Mon fils : « Ah bon? » [l’air à la fois curieux et solennel]
Évidemment, comme tous les enfants, mon fils aimait bien la théorie du village hanté. Il faut dire que près de cinquante ans s’étaient écoulés depuis le départ des centaines de familles qui habitaient ce village. Les divers bâtiments étaient dans des degrés divers de dégradation, mais plusieurs demeuraient presqu’entièrement intacts, contrairement à de nombreux villages émiratis qui ont été abandonnées au cours de la même période. Pour une raison que j’ignore, ce village avait résisté… Certains prétendent que ce sont des Djinns qui auraient fait fuir les habitants et que le village serait toujours hanté. Ces créatures surnaturelles se présenteraient aux visiteurs sous différentes formes, que ce soit une chèvre ou un chat, et auraient la capacité de contrôler les humains psychiquement. En 2013, le film Djinn y a d’ailleurs été tourné, attirant un peu l’attention sur ce village mystérieux. Pour notre part, nous n’y avons croisé aucun fantôme résident… À notre connaissance du moins! ;-)
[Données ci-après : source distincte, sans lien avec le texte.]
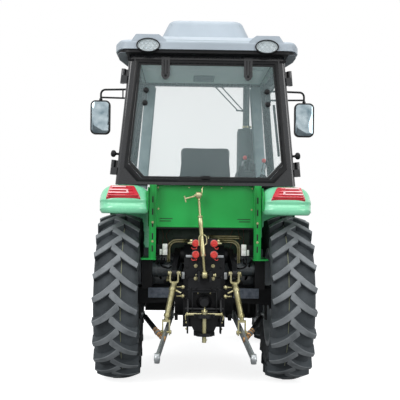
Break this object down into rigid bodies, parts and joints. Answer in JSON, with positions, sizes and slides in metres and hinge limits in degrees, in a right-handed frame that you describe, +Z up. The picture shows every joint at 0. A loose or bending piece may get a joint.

Notre visite du village hanté fut trop courte pour en mesurer pleinement l’aura de mystère qui s’en dégage. Au risque de susciter quelques cauchemars (qui ne se sont pas concrétisés au final), j’ai continué à parler de ce lieu à mon fils. Pas sur place, car il faisait trop chaud pour papoter tranquillement au soleil. Certains bâtiments semblaient aussi habités à nouveau, alors nous étions un peu inconfortables de nous y balader. Mais une fois à l’abris des rayons brûlants, dans la fraîcheur de la voiture, j’ai continué mon histoire… Je ne crois pas aux esprits, mais j’aime bien ce genre d’endroit qui laisse rêveur.
Et vous, la théorie du village hanté, vous y croyez?